Iannetta’s first homer was a two-run wall-scraper in the third inning, but the second was a howitzer blast into the upper deck. Both came against Cleveland starter Carlos Carrasco who, otherwise, handcuffed the Mariners.
Walker escaped a two-on, no-out jam in the fourth inning and benefited from some sparkling defensive plays.
Second baseman Robinson Cano went to the left side of second to field Lonnie Chisenhall’s one-out grounder in the second. Cano made his typical sidearm flick to first for the out.
Third baseman Kyle Seager ran down Michael Martinez’s two-out foul pop in the third. Seager made the catch at the railing to the Indians’ dugout.
But right fielder Franklin Gutierrez topped them all with a leaping catch into the wall on Juan Uribe’s two-out drive in the seventh inning. Walker simply lifted his cap and held it aloft in appreciation.
"He still has it," Walker said.
Carrasco (2-1) exited after Ketel Marte’s two-out single in the seventh when Indians manager Terry Francona opted against a third match-up against Iannetta.
Zach McAllister replaced Carrasco and…well, he kept Iannetta in the ballpark. After two steals by Marte, Iannetta drove an RBI double over the head of center fielder Tyler Naquin.
That run also was charged to Carrasco, who gave up four runs on five hits in 6 2/3 innings. The Mariners led 4-0 and added a final run in the eighth inning against Joba Chamberlain.
"We haven’t seen that (Walker) since April," Servais said. "Give a lot of credit to Mel (Stottlemyre Jr.) working on some things and trying to get him to figure out who exactly he is.
"Tonight what you saw was a very aggressive (pitcher), attacking with the fastball on the upper edges of the strike zone. He’s tough to hit."
PLAY OF THE GAME: Cleveland starter Carlos Carrasco was cited for an illegal pitch on his 1-2 offering to Kyle Seager in the fourth inning. Seager grounded out to first base.
The umpires huddled, following a protest by manager Scott Servais, and determined Carrasco delivered the pitch with his foot not on the rubber. Seager got another chance.
It didn’t matter. Seager hit the next pitch for a squibber in front of the plate. Catcher Chris Gimenez made the throw to first for the out.

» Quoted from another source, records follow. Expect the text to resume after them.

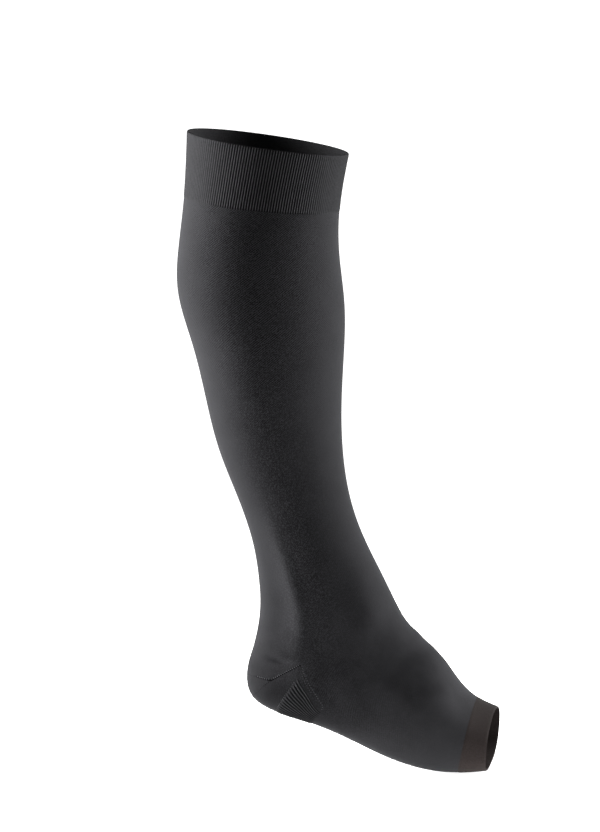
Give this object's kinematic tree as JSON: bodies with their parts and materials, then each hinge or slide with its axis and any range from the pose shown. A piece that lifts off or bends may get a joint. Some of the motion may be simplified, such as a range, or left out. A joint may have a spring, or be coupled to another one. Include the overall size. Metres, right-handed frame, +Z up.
{
  "type": "compression stocking",
  "caption": "Below-knee medical compression stocking with an open toe, a ribbed top band, a turned heel and a ribbed sole patch, in its worn shape and empty.",
  "frame": {"origin": "middle of the top opening, where the leg goes in", "axes": "+X towards the toes, +Y towards the inner side of the right leg, +Z up along the shank"},
  "size_m": [0.2445, 0.1118, 0.4839],
  "materials": {
    "rib_knit": "matt charcoal rib knit",
    "leg_knit": "fine charcoal stretch knit with a soft sheen",
    "toe_knit": "flat brownish black knit"
  },
  "bodies": {
    "root": {"top_band": "rib_knit", "leg": "leg_knit", "heel": "leg_knit", "sole_ribs": "rib_knit", "foot": "leg_knit", "toe_band": "toe_knit"}
  },
  "joints": []
}
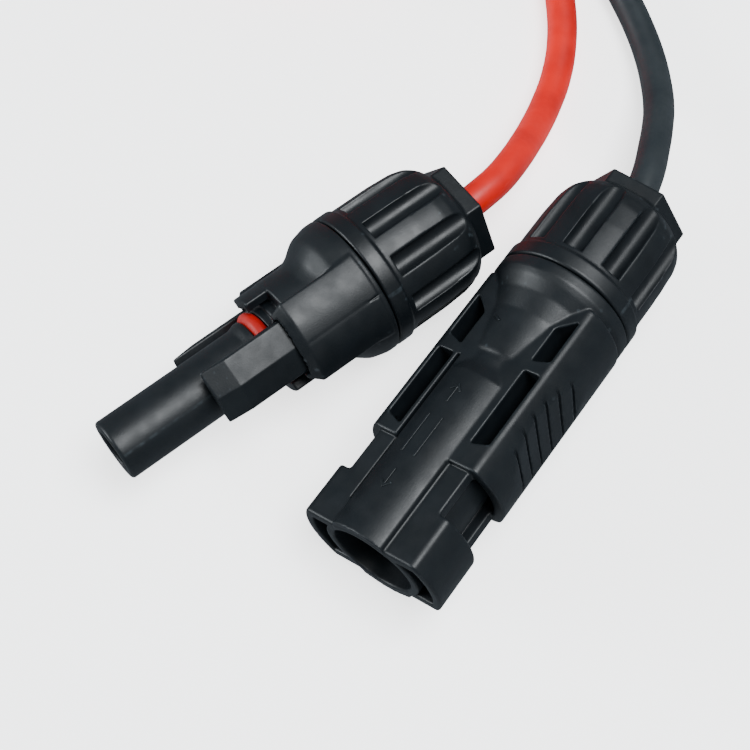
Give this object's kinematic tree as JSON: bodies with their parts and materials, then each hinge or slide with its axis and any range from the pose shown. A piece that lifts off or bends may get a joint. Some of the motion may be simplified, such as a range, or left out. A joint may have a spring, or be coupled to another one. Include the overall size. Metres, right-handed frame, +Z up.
{
  "type": "solar cable connector",
  "caption": "Pair of plug-in solar cable connector halves, socket and pin, with sprung latch arms, sealing gland nuts and insulated leads coiled behind.",
  "frame": {"origin": "centre of the socket half's nose tip", "axes": "+Y from the nose tip towards the socket half's lead, +Z up from the surface that both halves lie on, +X towards the pin half"},
  "size_m": [0.1388, 0.1083, 0.0198],
  "materials": {
    "housing_plastic": "moulded, satin",
    "latch_plastic": "moulded, satin",
    "nut_plastic": "moulded, satin",
    "basket_plastic": "moulded",
    "o_ring_rubber": "smooth",
    "seal_rubber": "smooth",
    "contact_metal": "tin-plated copper alloy",
    "spring_metal": "spring steel",
    "red_jacket": "smooth cable jacket",
    "black_jacket": "smooth cable jacket",
    "core_insulation": "smooth",
    "copper_strand": "stranded, tinned ends",
    "tie_plastic": "strap"
  },
  "bodies": {
    "socket_half": {"socket_housing": "housing_plastic", "o_ring": "o_ring_rubber", "socket_contact": "contact_metal", "socket_spring_sleeve": "spring_metal", "socket_retaining_clip": "spring_metal", "socket_cable_seal": "seal_rubber", "red_cable_jacket": "red_jacket", "red_cable_core": "core_insulation", "red_cable_conductor": "copper_strand", "red_cable_run": "red_jacket", "red_cable_coil": "red_jacket", "red_coil_tie": "tie_plastic", "red_cable_tail": "red_jacket", "red_bare_end": "copper_strand"},
    "latch_upper": {"latch_arm_upper": "latch_plastic"},
    "latch_lower": {"latch_arm_lower": "latch_plastic"},
    "socket_basket": {"socket_seal_basket": "basket_plastic"},
    "socket_nut": {"socket_gland_nut": "nut_plastic"},
    "pin_half": {"pin_housing": "housing_plastic", "contact_pin": "contact_metal", "pin_retaining_clip": "spring_metal", "pin_cable_seal": "seal_rubber", "black_cable_jacket": "black_jacket", "black_cable_core": "core_insulation", "black_cable_conductor": "copper_strand", "black_cable_run": "black_jacket", "black_cable_coil": "black_jacket", "black_coil_tie": "tie_plastic", "black_cable_tail": "black_jacket", "black_bare_end": "copper_strand"},
    "pin_basket": {"pin_seal_basket": "basket_plastic"},
    "pin_nut": {"pin_gland_nut": "nut_plastic"}
  },
  "joints": [
    {"name": "latch_upper_squeeze", "type": "hinge", "parent": "socket_half", "child": "latch_upper", "pos_m": [0.00441, 0.0284, 0.00544], "axis": [0.7771, 0, -0.6293], "range_deg": [0, 4], "stiffness_Nm_per_rad": 0.4},
    {"name": "latch_lower_squeeze", "type": "hinge", "parent": "socket_half", "child": "latch_lower", "pos_m": [-0.00441, 0.0284, -0.00544], "axis": [-0.7771, 0, 0.6293], "range_deg": [0, 4], "stiffness_Nm_per_rad": 0.4},
    {"name": "socket_basket_slide", "type": "slide", "parent": "socket_half", "child": "socket_basket", "axis": [0, 1, 0], "range_m": [0, 0.003]},
    {"name": "socket_nut_turn", "type": "hinge", "parent": "socket_basket", "child": "socket_nut", "pos_m": [0, 0.0376, 0], "axis": [0, 1, 0], "range_deg": [0, 720]},
    {"name": "pin_half_lift", "type": "slide", "parent": "socket_half", "child": "pin_half", "axis": [0, 0, 1], "range_m": [0, 0.04]},
    {"name": "pin_basket_slide", "type": "slide", "parent": "pin_half", "child": "pin_basket", "axis": [-0.2773, 0.9608, 0], "range_m": [0, 0.003]},
    {"name": "pin_nut_turn", "type": "hinge", "parent": "pin_basket", "child": "pin_nut", "pos_m": [0.01905, 0.05695, 0], "axis": [-0.2773, 0.9608, 0], "range_deg": [0, 720]}
  ],
  "couplings": [
    {"joint": "socket_basket_slide", "follows": "socket_nut_turn", "m_per_rad": 0.00023873},
    {"joint": "pin_basket_slide", "follows": "pin_nut_turn", "m_per_rad": 0.00023873}
  ]
}
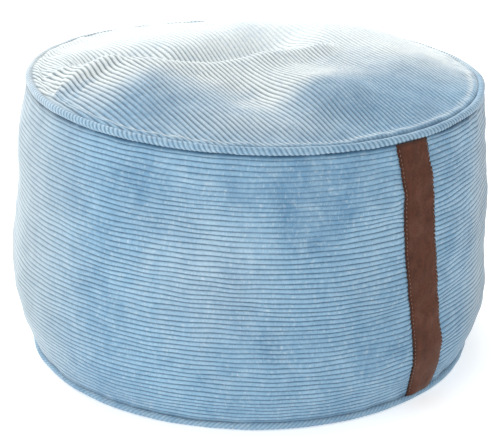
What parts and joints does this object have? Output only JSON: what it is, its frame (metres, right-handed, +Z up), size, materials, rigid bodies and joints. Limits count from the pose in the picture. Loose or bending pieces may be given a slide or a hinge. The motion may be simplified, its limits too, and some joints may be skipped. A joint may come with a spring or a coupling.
{
  "type": "bean bag seat",
  "caption": "Low round floor bean bag seat with a piped wide-wale corduroy cover, a suede strip down the side, a zipped base and an inner bag of polystyrene beads.",
  "frame": {"origin": "centre of the round base, on the surface the seat stands on", "axes": "+Z up, -Y towards the suede strip, X along the base zip, which is closed at its +X end"},
  "size_m": [0.4998, 0.5017, 0.3235],
  "materials": {
    "corduroy": "matte",
    "piping_corduroy": "matte",
    "suede": "matte",
    "strip_thread": "satin",
    "cotton_cord": "matte",
    "zip_tape": "matte",
    "zip_coil": "satin",
    "zip_metal": "satin",
    "liner_calico": "matte",
    "liner_tape": "matte",
    "beads": "matte"
  },
  "bodies": {
    "seat": {"top_panel": "corduroy", "side_band": "corduroy", "base_panel_front": "corduroy", "base_panel_rear": "corduroy", "top_piping_cover": "piping_corduroy", "base_piping_cover": "piping_corduroy", "top_piping_cord": "cotton_cord", "base_piping_cord": "cotton_cord", "suede_strip": "suede", "strip_stitching_left": "strip_thread", "strip_stitching_right": "strip_thread", "zip_tape_front": "zip_tape", "zip_tape_rear": "zip_tape", "zip_coil_front": "zip_coil", "zip_coil_rear": "zip_coil", "zip_top_stops": "zip_metal", "zip_bottom_stop": "zip_metal", "zip_stitching": "strip_thread", "liner_top": "liner_calico", "liner_side": "liner_calico", "liner_base": "liner_calico", "liner_zip_tapes": "liner_tape", "liner_zip_coils": "liner_tape", "liner_zip_stops": "zip_metal", "bead_filling": "beads"},
    "slider": {"zip_slider": "zip_metal"},
    "pull": {"zip_pull": "zip_metal"},
    "liner_slider": {"liner_zip_slider": "zip_metal"}
  },
  "joints": [
    {"name": "base_zip_slide", "type": "slide", "parent": "seat", "child": "slider", "axis": [-1, 0, 0], "range_m": [0, 0.353]},
    {"name": "pull_swing", "type": "hinge", "parent": "slider", "child": "pull", "pos_m": [0.1765, 0, 0.0021], "axis": [0, -1, 0], "range_deg": [0, 180]},
    {"name": "liner_zip_slide", "type": "slide", "parent": "seat", "child": "liner_slider", "axis": [-1, 0, 0], "range_m": [0, 0.225]}
  ]
}
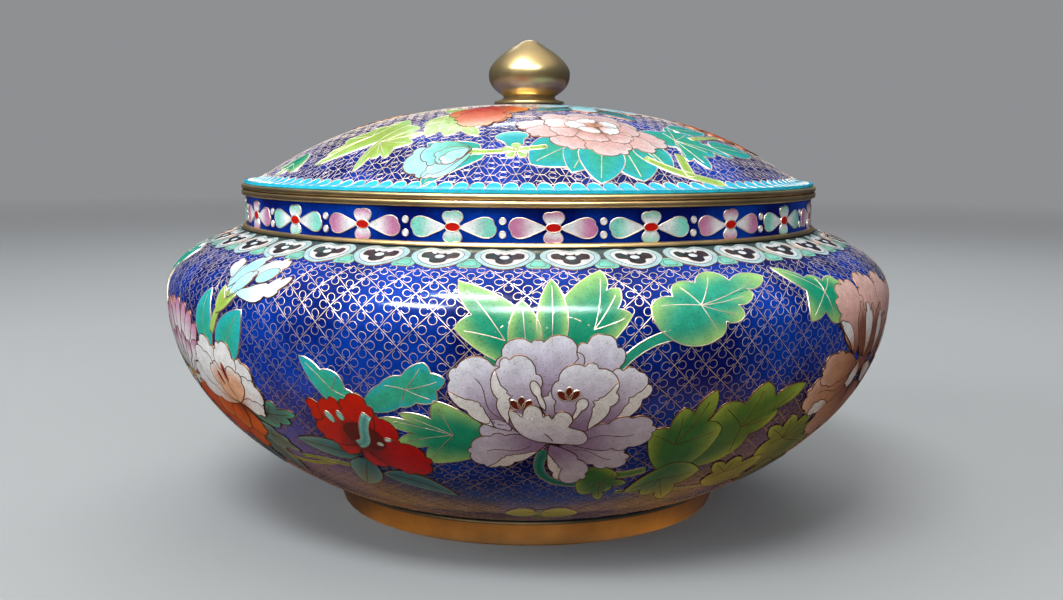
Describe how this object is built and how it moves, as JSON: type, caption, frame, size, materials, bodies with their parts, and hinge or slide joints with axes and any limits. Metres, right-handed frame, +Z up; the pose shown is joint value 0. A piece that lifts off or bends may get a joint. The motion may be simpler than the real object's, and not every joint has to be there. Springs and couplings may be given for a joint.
{
  "type": "cloisonne lidded bowl",
  "caption": "Round lidded bowl of enamelled copper: compressed belly, short upright neck, shallow domed lift-off lid with a brass onion knob, brass rims and a brass foot ring.",
  "frame": {"origin": "centre of the circle on which the foot ring stands", "axes": "+Z up along the axis of the bowl; -Y is the side that the picture shows"},
  "size_m": [0.363, 0.363, 0.2347],
  "materials": {
    "bowl_enamel": "glossy fired enamel with gilt wires",
    "lid_enamel": "glossy fired enamel with gilt wires",
    "brass": "satin",
    "knob_brass": "satin, slightly toned"
  },
  "bodies": {
    "root": {"bowl": "bowl_enamel", "foot_ring": "brass", "neck_fillet": "brass", "mouth_rim": "brass", "lid": "lid_enamel", "lid_rim": "brass", "knob": "knob_brass"}
  },
  "joints": []
}
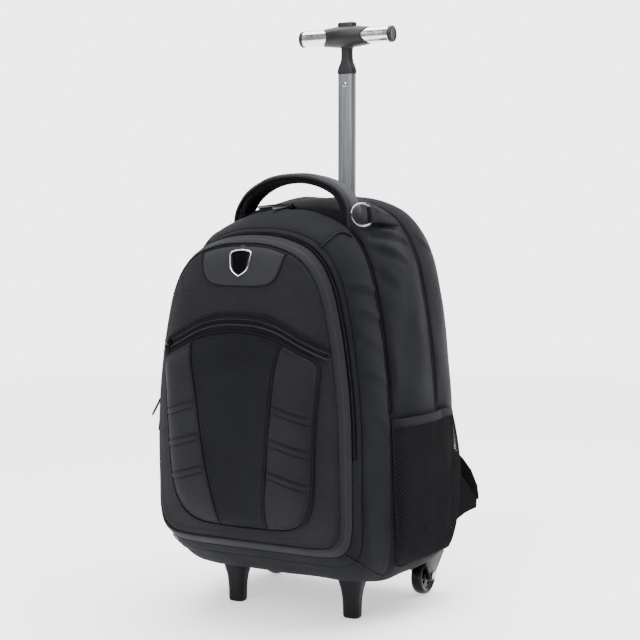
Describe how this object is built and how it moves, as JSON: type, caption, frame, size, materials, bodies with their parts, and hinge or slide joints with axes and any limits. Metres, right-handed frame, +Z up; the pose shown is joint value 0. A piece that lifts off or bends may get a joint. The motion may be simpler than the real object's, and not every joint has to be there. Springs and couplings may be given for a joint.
{
  "type": "wheeled backpack",
  "caption": "Soft cloth backpack with arched zips, net side pockets, a carry handle, front feet, rear wheels and a telescopic mast with a T grip.",
  "frame": {"origin": "on the floor, at the centre of the object's footprint", "axes": "+X to the right of someone who faces the front pocket, +Y to the back of the bag, +Z up"},
  "size_m": [0.3324, 0.3534, 0.7351],
  "materials": {
    "cloth": "matt woven polyester, slight sheen",
    "twill": "fine diagonal twill polyester",
    "panel_cloth": "smooth dark polyester",
    "smooth_panel": "smooth coated cloth",
    "net": "open knitted net",
    "air_mesh": "padded spacer mesh",
    "webbing": "woven webbing and binding tape",
    "zip": "zip tape with coil teeth",
    "gunmetal": "dark gunmetal",
    "chrome": "polished",
    "aluminium": "satin, ribbed along its length",
    "polished": "polished",
    "plastic": "half matt",
    "grey_plastic": "half matt",
    "tyre": "smooth, slightly glossy"
  },
  "bodies": {
    "bag": {"front_panel": "twill", "front_gusset": "cloth", "middle_compartment": "cloth", "main_compartment": "cloth", "rear_compartment": "cloth", "front_zip": "zip", "middle_zip": "zip", "rear_zip": "zip", "organiser_centre": "panel_cloth", "organiser_side_right": "panel_cloth", "organiser_side_left": "panel_cloth", "arch_zip": "zip", "badge_panel": "smooth_panel", "badge_rim": "chrome", "badge_face": "smooth_panel", "mesh_pocket_right": "net", "mesh_pocket_left": "net", "pocket_binding_right": "webbing", "pocket_binding_left": "webbing", "carry_handle_cover": "smooth_panel", "carry_handle_pad": "air_mesh", "ring_tab": "webbing", "d_ring": "chrome", "zip_pull_top_left": "gunmetal", "zip_pull_top_right": "gunmetal", "zip_pull_side_upper": "gunmetal", "zip_pull_side_lower": "gunmetal", "zip_pull_arch": "gunmetal", "back_pad": "air_mesh", "shoulder_strap_right": "cloth", "shoulder_strap_left": "cloth", "strap_buckle_right": "plastic", "strap_buckle_left": "plastic", "strap_webbing_right": "webbing", "strap_webbing_left": "webbing", "strap_wing_right": "cloth", "strap_wing_left": "cloth", "mast_sleeve": "grey_plastic", "mast_collar": "plastic", "foot_right": "plastic", "foot_left": "plastic", "wheel_bracket_right": "grey_plastic", "wheel_bracket_left": "grey_plastic", "axle_right": "chrome", "axle_left": "chrome"},
    "handle": {"mast_tube": "aluminium", "mast_screw": "chrome", "grip_hub": "plastic", "grip_tube_right": "polished", "grip_tube_left": "polished", "grip_cap_right": "plastic", "grip_cap_left": "plastic"},
    "release_button": {"release_button": "plastic"},
    "wheel_right": {"wheel_hub_right": "plastic", "tyre_right": "tyre"},
    "wheel_left": {"wheel_hub_left": "plastic", "tyre_left": "tyre"}
  },
  "joints": [
    {"name": "mast_slide", "type": "slide", "parent": "bag", "child": "handle", "axis": [0, 0, 1], "range_m": [-0.13, 0.2]},
    {"name": "release_press", "type": "slide", "parent": "handle", "child": "release_button", "axis": [0, 0, -1], "range_m": [0, 0.004], "stiffness_N_per_m": 300, "springref_m": -0.002},
    {"name": "wheel_right_spin", "type": "hinge", "parent": "bag", "child": "wheel_right", "pos_m": [0.11, 0.10791, 0.025], "axis": [1, 0, 0], "continuous": true},
    {"name": "wheel_left_spin", "type": "hinge", "parent": "bag", "child": "wheel_left", "pos_m": [-0.11, 0.10791, 0.025], "axis": [1, 0, 0], "continuous": true}
  ]
}
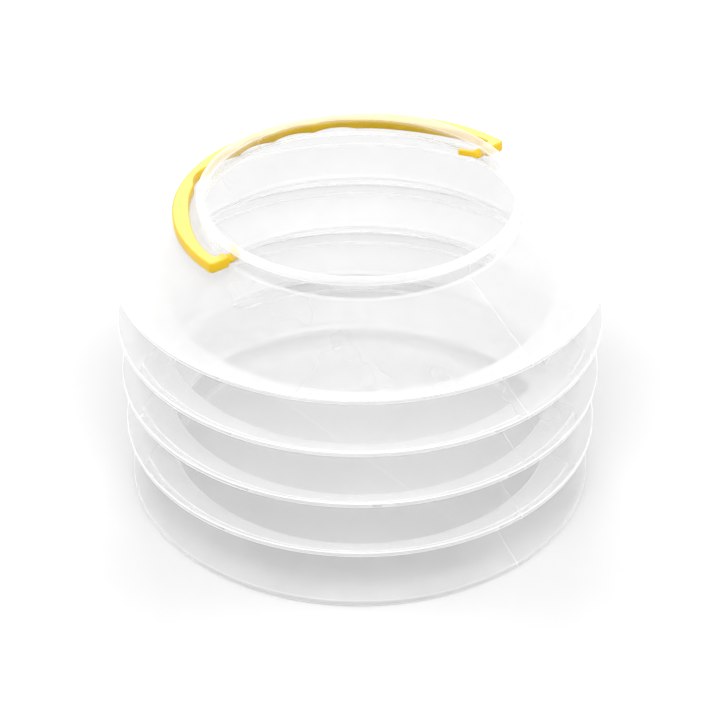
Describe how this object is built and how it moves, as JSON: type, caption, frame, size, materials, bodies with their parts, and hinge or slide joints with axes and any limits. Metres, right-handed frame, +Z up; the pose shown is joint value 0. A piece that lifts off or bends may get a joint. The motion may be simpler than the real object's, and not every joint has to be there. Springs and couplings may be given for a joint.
{
  "type": "collapsible bellows bucket",
  "caption": "Collapsible bellows bucket in thin milky translucent plastic, with a round open neck, a conical shoulder, stacked folds and a hinged yellow bail handle with finger grooves.",
  "frame": {"origin": "centre of the underside, on the surface that the bucket stands on", "axes": "+Z up along the bucket's axis of revolution; X along the line through the bail's two pivots; +Y towards the side on which the bail lies at rest"},
  "size_m": [0.26, 0.26, 0.1749],
  "materials": {
    "milky_plastic": "satin, milky and translucent, as blow-moulded low-density polyethylene",
    "yellow_plastic": "semi-gloss, injection-moulded"
  },
  "bodies": {
    "base": {"base_floor": "milky_plastic", "base_wall": "milky_plastic"},
    "tier_1": {"fold_web_1": "milky_plastic", "ring_1": "milky_plastic"},
    "tier_2": {"fold_web_2": "milky_plastic", "ring_2": "milky_plastic"},
    "tier_3": {"fold_web_3": "milky_plastic", "ring_3": "milky_plastic"},
    "neck": {"fold_web_4": "milky_plastic", "shoulder_cone": "milky_plastic", "neck_collar": "milky_plastic", "rim_bead": "milky_plastic"},
    "bail": {"bail_handle": "yellow_plastic"}
  },
  "joints": [
    {"name": "fold_1", "type": "slide", "parent": "base", "child": "tier_1", "axis": [0, 0, -1], "range_m": [0, 0.026], "deforming": ["fold_web_1"]},
    {"name": "fold_2", "type": "slide", "parent": "tier_1", "child": "tier_2", "axis": [0, 0, -1], "range_m": [0, 0.026], "deforming": ["fold_web_2"]},
    {"name": "fold_3", "type": "slide", "parent": "tier_2", "child": "tier_3", "axis": [0, 0, -1], "range_m": [0, 0.026], "deforming": ["fold_web_3"]},
    {"name": "fold_4", "type": "slide", "parent": "tier_3", "child": "neck", "axis": [0, 0, -1], "range_m": [0, 0.026], "deforming": ["fold_web_4"]},
    {"name": "bail_swing", "type": "hinge", "parent": "neck", "child": "bail", "pos_m": [0, 0, 0.1667], "axis": [1, 0, 0], "range_deg": [0, 186.8]}
  ]
}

PLUS: Nori Aoki stole second base after getting hit by a pitch in the third inning. He is now 4-for-11 in attempted steals…Ketel Marte stole second and third without a throw in the seventh inning with Tribe reliever Zach McAllister on the mound.
MINUS: The Mariners’ four-five-six-seven hitters — Nelson Cruz, Kyle Seager, Adam Lind and Franklin Gutierrez — were a combined 0-for-15 with an intentional walk.
STAT PACK: Chris Iannetta recorded the second multi-homer game of his career. The other was May 28, 2011 while playing for Colorado in a 15-4 victory over St. Louis at Coors Field in Denver. Iannetta also had three extra-base hits for only the second time in his career. He had two doubles and a homer on May 18, 2015 for the Los Angeles Angels in 10-6 loss at Toronto.
QUOTABLE: Mariners starter Taijuan Walker acknowledged he pitched with a fire that had been lacking in his recent starts.
"Yeah, just being more intense," he said. "Having that edge and going right after them with the fastball. Just keeping (that approach) the whole game."
SHORT HOPS: Catcher Yan Gomes was "still sore," according to Indians manager Terry Francona, one day after suffering what was officially characterized as a "testicular contusion" when hit by a foul tip off the bat of Dae-Ho Lee…the Indians scratched second baseman Jose Ramirez from the lineup because of a bruised left ankle suffered Tuesday when he fouled off a pitch.